Israel was the chosen people, having the oracles of God. They knew the spiritual being and holy character of Jehovah. They had entered into covenant with him. They had been taught both how to worship him and how to please him in their lives. They lived in all the light there was in their day, and with the paths more carefully marked out, because the fullest light was not yet come. And yet they did not walk as children of the light.

They sinned even in their worship. The shrines at

Bethel and at Gilgal were the centers of a mingled idolatry and Jehovah-worship. The more they went through the forms of worship there, the more they sinned. Though they brought sacrifices every morning and tithed their increase or possessions every three days, though they offered not only unleavened bread but the leavened also, though they encouraged one another to multiply their free-will offerings; however much they might increase their devotion to such religious forms as pleased them, all this was only the increase of their sin according to the taunting exhortation of the prophet.

Mere religiousness never will save a people or a person.
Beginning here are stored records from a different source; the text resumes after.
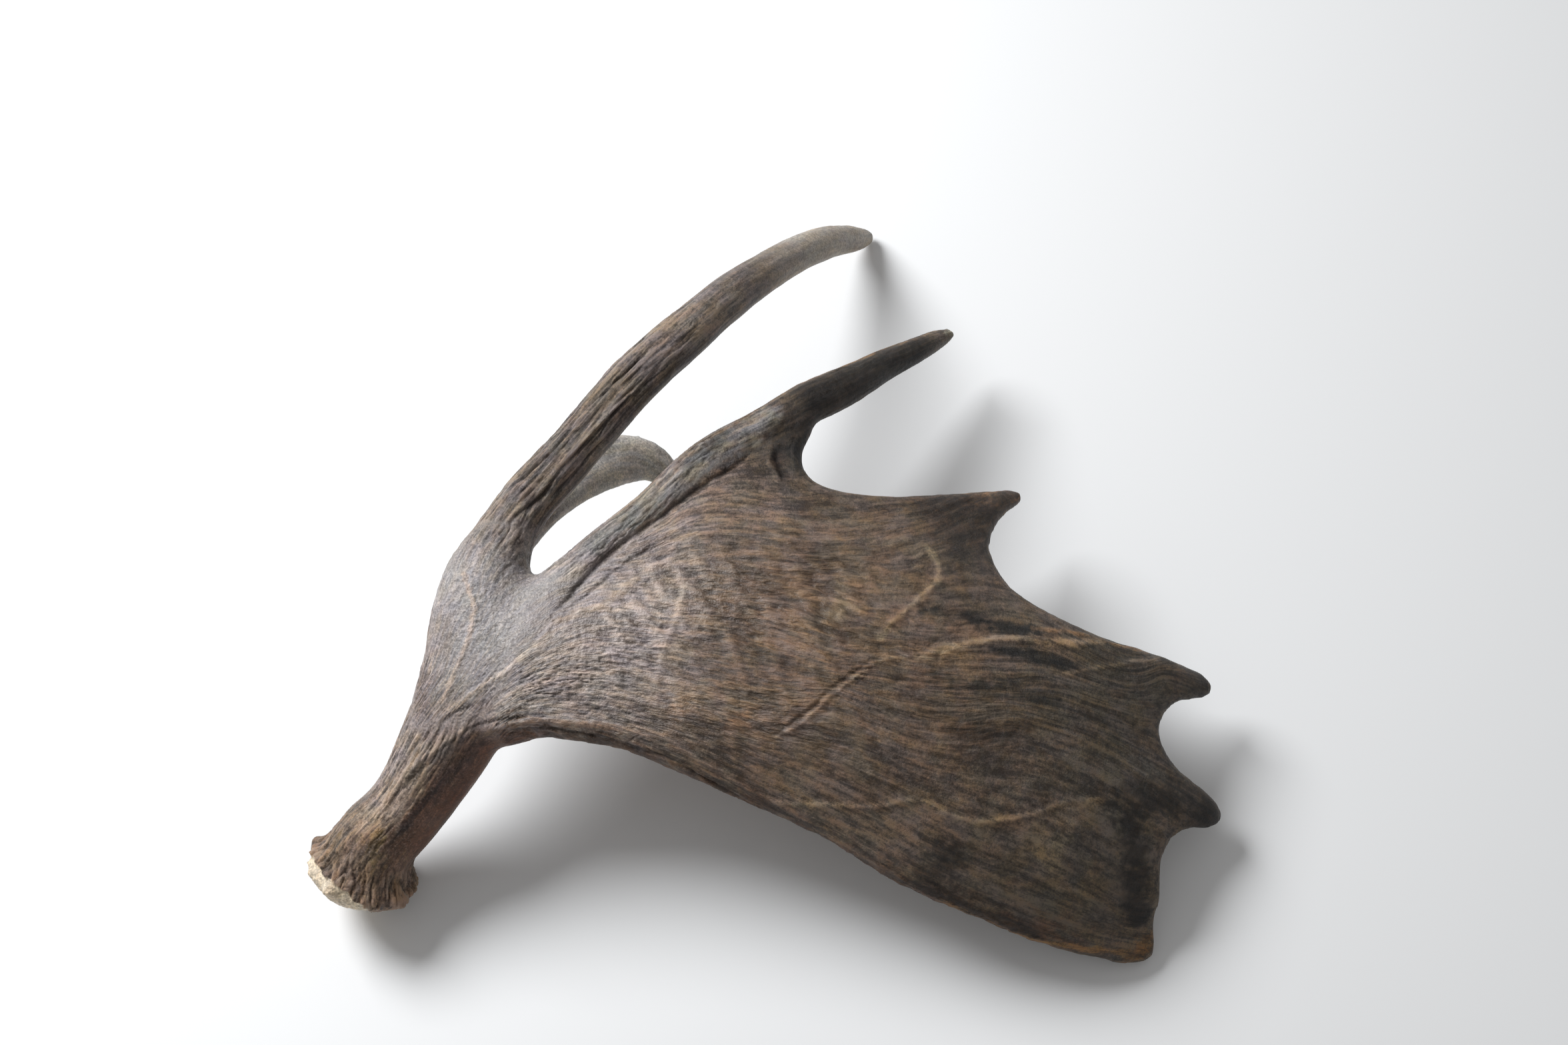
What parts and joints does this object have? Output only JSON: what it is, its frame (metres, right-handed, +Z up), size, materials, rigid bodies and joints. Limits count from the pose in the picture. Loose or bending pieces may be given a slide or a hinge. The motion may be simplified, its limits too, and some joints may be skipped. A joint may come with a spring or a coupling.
{
  "type": "moose antler",
  "caption": "Shed moose antler with a knobbed burr, a stout beam, two brow tines and a broad palm with pointed edge, lying on its hollow side.",
  "frame": {"origin": "middle of the antler's bounding box on the surface it lies on", "axes": "+Z up from the surface, +X along the palm from the burr to the palm's points, +Y towards the tip of the long brow tine"},
  "size_m": [0.5848, 0.5468, 0.157],
  "materials": {
    "beam_bone": "satin, ridged and beaded antler bone, paler and yellowish at the burr",
    "palm_bone": "satin, finely grained dark brown antler bone with grooved veins",
    "brow_bone": "satin, deeply furrowed brown antler bone",
    "pale_bone": "matt, weathered grey antler bone",
    "tine_bone": "satin, smooth brown antler bone with a paler tip"
  },
  "bodies": {
    "root": {"beam": "beam_bone", "palm": "palm_bone", "long_brow_tine": "brow_bone", "short_brow_tine": "pale_bone", "upper_palm_tine": "tine_bone"}
  },
  "joints": []
}
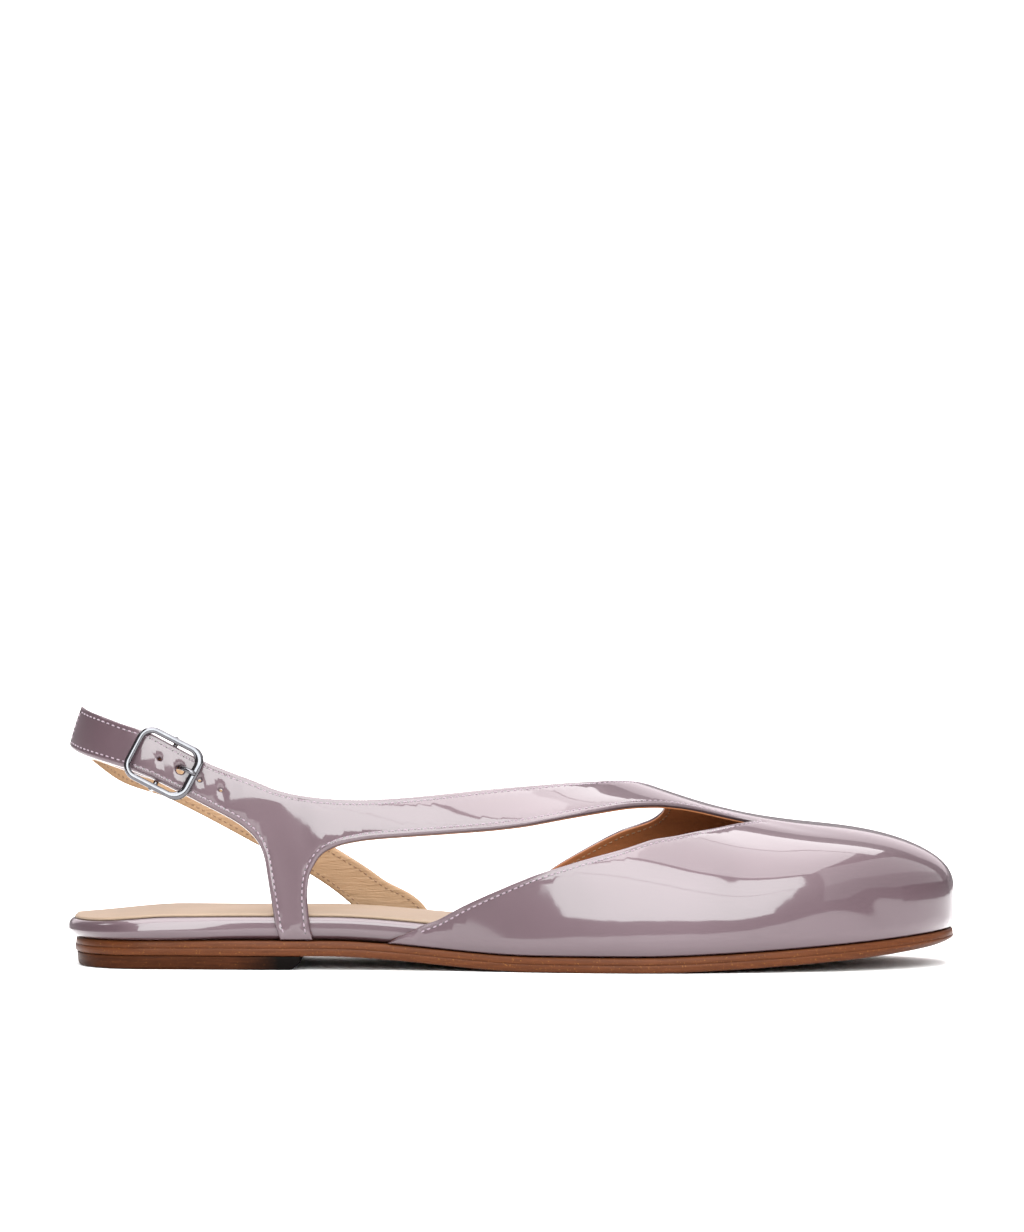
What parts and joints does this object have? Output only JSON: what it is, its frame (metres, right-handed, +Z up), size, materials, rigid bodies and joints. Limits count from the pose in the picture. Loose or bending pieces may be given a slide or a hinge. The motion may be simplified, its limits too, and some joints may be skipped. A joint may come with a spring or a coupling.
{
  "type": "slingback sandal",
  "caption": "Flat patent slingback sandal with a closed round toe, one instep strap, a buckled heel sling, leather sole and low heel.",
  "frame": {"origin": "on the floor under the middle of the shoe's length and width", "axes": "+X to the toe, +Y to the inner side of the foot, +Z up"},
  "size_m": [0.25, 0.081, 0.0728],
  "materials": {
    "patent": "lilac patent leather, lacquered",
    "lining": "tan vegetable tanned leather, matt",
    "sole_leather": "brown sole leather, waxed edge",
    "heel_leather": "dark stacked leather, polished",
    "buckle_metal": "polished nickel plate"
  },
  "bodies": {
    "root": {"heel_lift": "heel_leather", "outsole": "sole_leather", "footbed": "patent", "sock": "lining", "upper": "patent", "back_strap": "patent", "buckle_frame": "buckle_metal", "buckle_prong": "buckle_metal"}
  },
  "joints": []
}
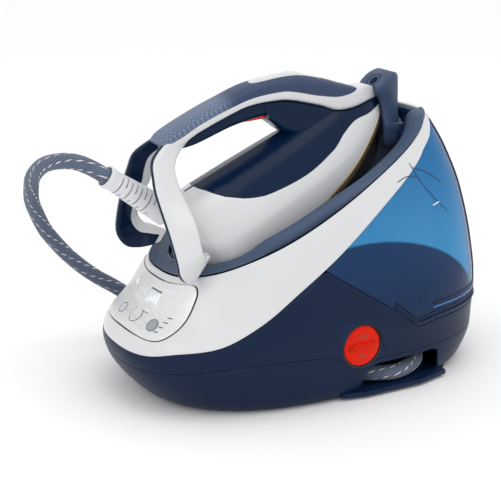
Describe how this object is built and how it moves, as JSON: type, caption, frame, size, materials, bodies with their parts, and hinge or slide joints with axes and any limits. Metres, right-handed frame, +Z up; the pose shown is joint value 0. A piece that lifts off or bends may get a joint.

External forms grow more rigid when the life has gone out of them, and so announce the loss. The substitution of services which we enjoy for such as please God are worse than vain. To worship the Lord and serve our own gods is the height of impiety. The calf-worship was worse than Baal-worship, because it was a more conscious defiance of Jehovah.

Israel was a prospered people. These days of Jeroboam II were at the very summit of its prosperity. The northern kingdom extended to the limits reached under Solomon. Damascus was taken; Moab was reconquered; Israel was powerful and rich. But Israel, instead of making of this richness a very garden of the Lord, suffered all the weeds to grow out of it which so easily find root in such a soil. The sins which mark prosperity are the sins of the prosperous classes. Those who were high in position and rich in possessions in Israel were indulgent toward themselves and oppressive toward the poor. The denunciation of these sins marks the whole book of Amos. It was this condition which called the shepherd from Tekoa to the royal sanctuary at the height of Israel's prosperity to denounce their sin and to announce their coming judgment.